I diavoli probabilmente sono quelli che vengono in testa a chi è preposto alla preparazione di questo piatto complicatissimo, che consiste in una fetta di carne di vitello cucita in tre parti a mo’ di “tasca”. Il problema principale di questa ricetta sta nella cottura: se fosse stata al forno non staremmo qui a perderci troppo tempo. Invece, siccome si tratta di un bollito, occorre avvolgere la cima con lo spago, o meglio ancora con un panno, e continuamente controllare che la farcitura (cervella, filone, uova, piselli, pinoli, formaggio, maggiorana – anche qui ognuno dice la sua) non fuoriesca. Anzi, che non scoppi, letteralmente. In più è essenziale assicurarsi che il risultato finale sia bello da vedere, compattezza e brillantezza dei colori comprese. Un bel lavoraccio per un piatto adatto alle occasioni davvero speciali.

Canestrelli di Torriglia

canestrelli

Il lato più dolce della Liguria comincia a Torriglia, antico marchesato e poi principato che oggi fa parte della provincia di Genova. I canestrelli sono il prodotto tipico da prendere con il tè: si tratta di biscottini a forma di margherita che, ci scommettiamo, ognuno di voi ha mangiato e soprattutto indossato come anelli visto che hanno un bel buco in mezzo. La ricetta originale si fa risalire agli anni Venti dell’Ottocento e alla figura di Maria Avanzino, che cominciò a venderli nello storico Caffè Torriglia al centro della città. Burro, uovo, buccia di limone, zucchero, rum, vaniglia, latte e zucchero a velo sono l’anima di pasta frolla di questi biscottini evergreen.

Gobeletti di Rapallo

tortini

Teniamo da parte ancora un po’ di pasta frolla perché ci servirà per il prossimo biscotto: il gobeletto è il tortino tipico di Rapallo ripieno di confettura di mele cotogne. La forma ufficiale è tronco-conica, coperta da un piccolo “cappelletto” (da cui il nome gobeletto) dai bordi merlettati che racchiude il cuore di frutta cotta. Questi scrigni di pasta frolla vengono prodotti a Rapallo dal 1862, e dal 2012 sono stati insigniti della Denominazione Comunale d’Origine. Li trovate anche in altri comuni (Finale Ligure, Cogoleto e Savona) ripieni di marmellata di albicocche.

Baci di Alassio

baci-alassio

Dal 1910 la riviera della provincia di Savona è diventata ancora più romantica. I baci di Alassio sono i libidinosi biscottini alle nocciole che racchiudono una golosa crema al cioccolato. La ricetta, più che un’ispirazione catartica dettata dagli ozi balneari, deve essere stata originariamente una strategia di marketing ben studiata: da quel momento in poi infatti i baci sono diventati il souvenir da collezione per tutti i nostalgici delle estati di Alassio. Meglio di una cartolina sicuro. Se non riuscite a farci un salto, niente paura, la ricetta dei baci di Alassio ve la diamo noi.

Pandolce genovese

Alto o basso? Il pandolce genovese fa la sua entrata trionfale alla fine del pranzo natalizio ligure: se la forma è sicuramente tonda, ci sono preferenze ben marcate riguardo all’altezza, divario che nasce verso la fine del 1800 a causa della diffusione del lievito chimico. Questa specialità tradizionale che unisce e divide allo stesso tempo è infatti un dolce di pasta lievitata, aromatizzato dall’acqua di fiori d’arancio e ripieno di canditi. L’ultimo tocco è costituito dal rametto di alloro (o ulivo) posto sulla sua superficie, simbolo di buona sorte che solo il più giovane della famiglia ha il permesso di togliere per dare avvio alla cerimonia del taglio.

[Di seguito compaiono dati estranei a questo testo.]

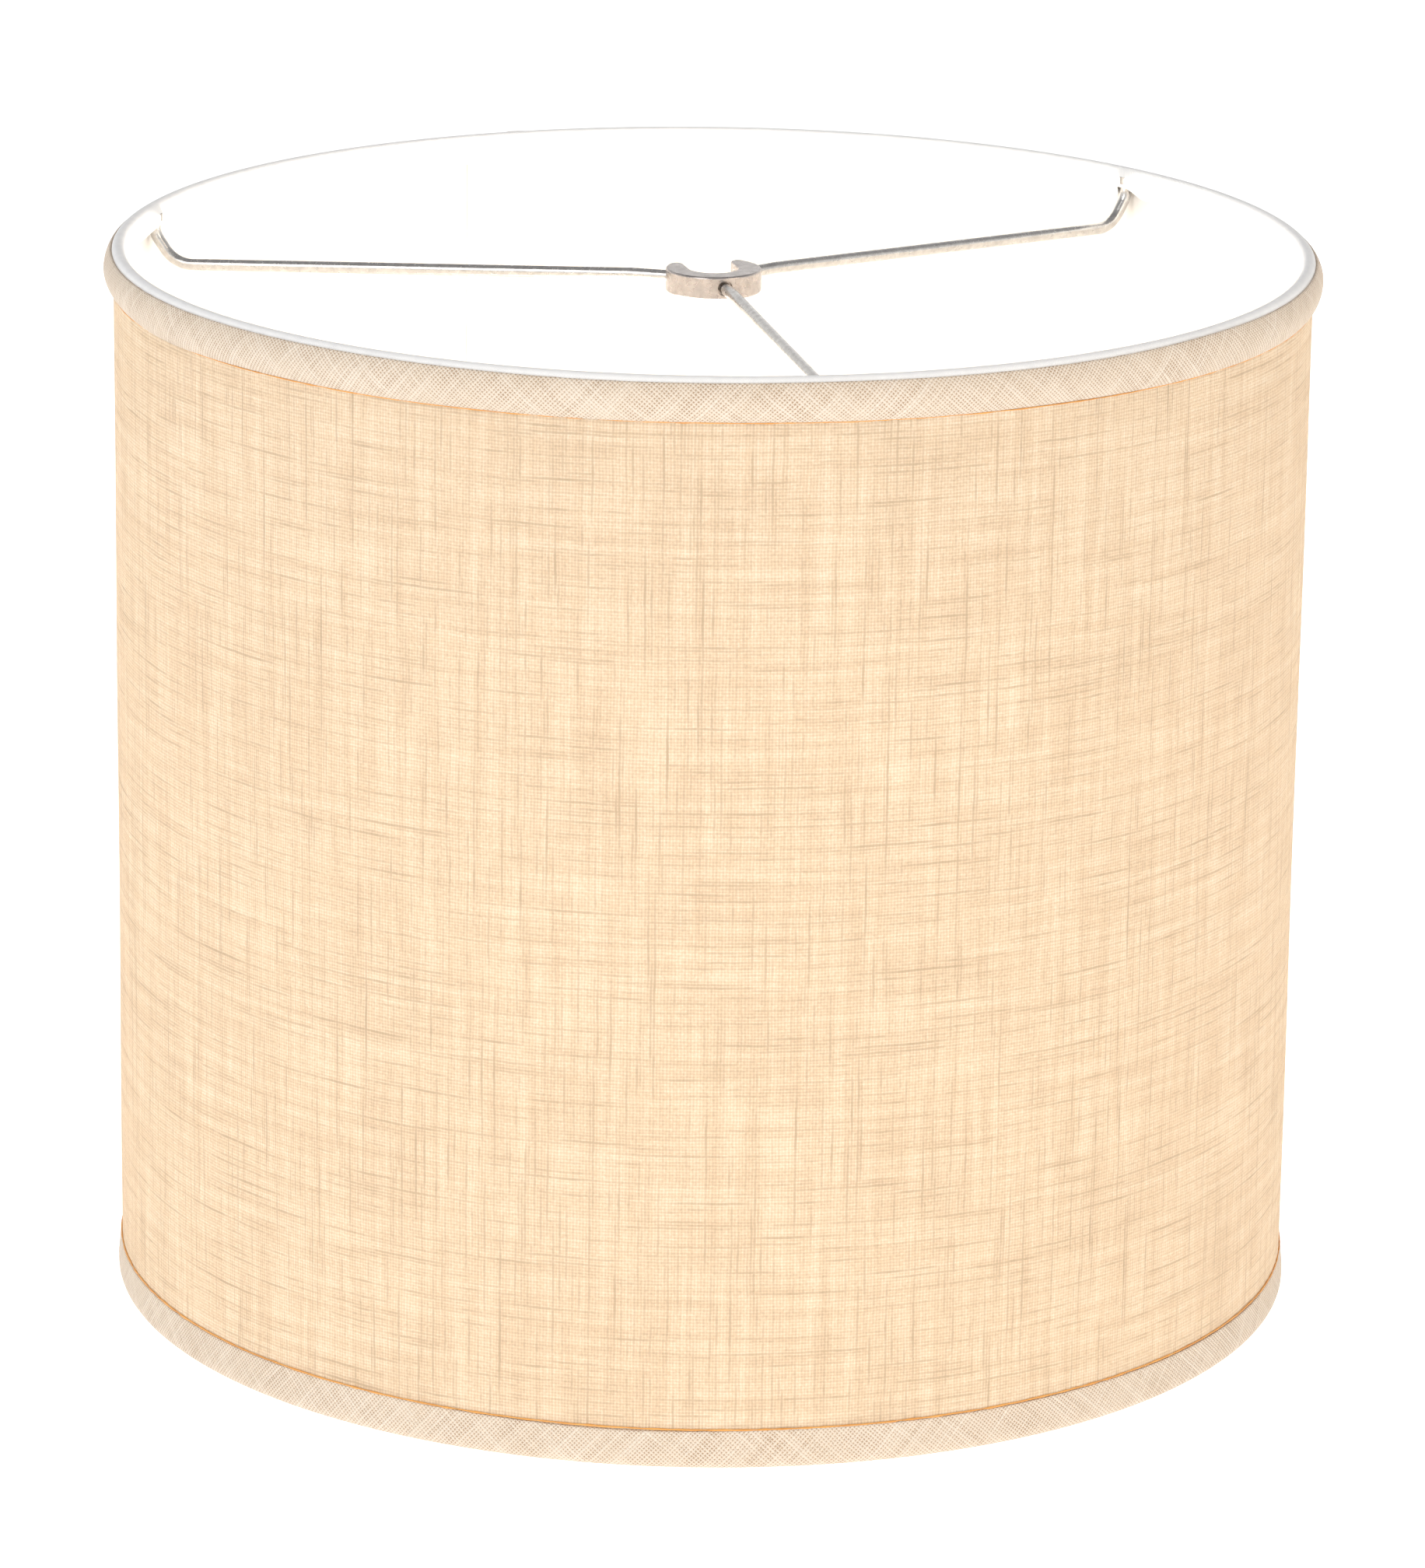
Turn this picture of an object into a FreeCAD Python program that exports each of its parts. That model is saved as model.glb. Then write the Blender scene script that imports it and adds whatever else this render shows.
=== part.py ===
"""Drum lamp shade: linen over a rigid liner, two wire rings and a slotted spider.

Millimetres, +Z up. The origin is on the shade's axis, at the level of its lower edge.
Sizes holds the driving dimensions; Places holds the levels and radii worked out from them.
"""
import FreeCAD, Part
import math
import os
import Sketcher

SIZES = {
    "height": 292.0,              # lowest point of the bottom trim to the top of the top tape
    "cover_radius": 162.3,        # outside of the linen drum
    "linen_thickness": 0.5,
    "liner_thickness": 0.5,
    "arm_wire_diameter": 3.2,
    "ring_wire_diameter": 2.8,
    "ring_inset": 1.4,            # outside of the linen to the centre of the ring's wire
    "tape_thickness": 0.5,        # white tape with its glue
    "tape_drop": 6.8,             # ring centre to the lower end of the tape, inside the drum
    "tape_hem": 1.0,              # flat part of the tape glued to the liner
    "ring_step": 1.0,             # height over which tape and trim step from the ring to the drum
    "trim_thickness": 0.6,
    "trim_height": 10.4,          # top trim, from its turned upper edge down
    "trim_edge": 0.4,             # thickness of a trim's edge on the linen
    "trim_bulge": 2.2,            # how far the top trim stands out beyond its upper edge
    "trim_rise": 0.6,             # top trim's upper edge above the ring's centre
    "hem_height": 10.8,           # bottom trim, from the lowest point up
    "hem_return": 3.5,            # bottom trim inside the drum, above the ring's centre
    "seam_lap": 10.0,             # overlap of the sheet's two ends
    "seam_bearing": 116.5,        # where the sheet's ends meet, counted from +X
    "lap_clearance": 0.3,         # lap to the trims above and below it
    "hub_diameter": 26.0,
    "hub_thickness": 6.3,
    "hub_drop": 7.1,              # top of the shade to the top of the hub
    "hub_bore": 13.4,
    "hub_edge": 0.6,              # rounding of the hub's rims
    "cut_reach": 1.0,             # how far a cut runs on past the face it opens
    "prong_edge": 2.0,            # rounding of the two prongs beside the slot
    "slot_bearing": 105.0,
    "arm_hole_clearance": 0.5,    # all round the wire at the mouth of its hole
    "arm_hole_mouth": 2.0,        # depth of the wide mouth
    "arm_recess": 1.6,            # the wire's end stops short of the bore by this much
    "arm_level_run": 10.0,        # straight out of the hub before the wire dips
    "arm_dip": 6.0,               # hub's middle to the lowest part of the arm
    "arm_setback": 7.6,           # ring centre to the arm's lower bend
    "weld_gap": 0.05,             # weld bead round the arm's upright foot to the liner
    "arm_foot_height": 4.6,       # length of the upright foot under the ring
    "arm_bend": 9.0,              # radius of the lower bend
    "arm_foot_bend": 6.0,         # radius of the bend below the foot
    "weld_size": 0.45,            # thickness of the weld bead round the foot
    "weld_height": 2.0,
    "tape_clearance": 0.2,        # tape to weld bead
    "front_bearing": -75.5,
    "left_bearing": 166.0,
    "right_bearing": 42.5,
}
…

La tradizione dà parecchie indicazioni sulle modalità di gestione e consumo del pandolce, una specie di patata bollente che passa di parente in parente secondo un rituale ben preciso. Portato in tavola dal più giovane, viene tagliato dal più anziano e distribuito in senso gerarchico, senza dimenticarsi di conservare una fetta per il primo povero che suona alla porta. Un’altra fetta poi deve resistere fino al 3 febbraio (!) giorno dedicato a San Biagio: un’impresa decisamente ardua che solo i pandolci più compatti riescono a portare a termine. Gli inglesi hanno spudoratamente copiato la ricetta e se la rivendono come Genoa Cake, senza peraltro dare crediti alla squadra locale. Che amarezza: lasciamoli a festeggiare un Natale più triste al sapore di troppo burro e uvetta, mentre noi ci gustiamo una fetta (attenzione a sceglierla bene, pena la malasorte) del vero pandolce genovese.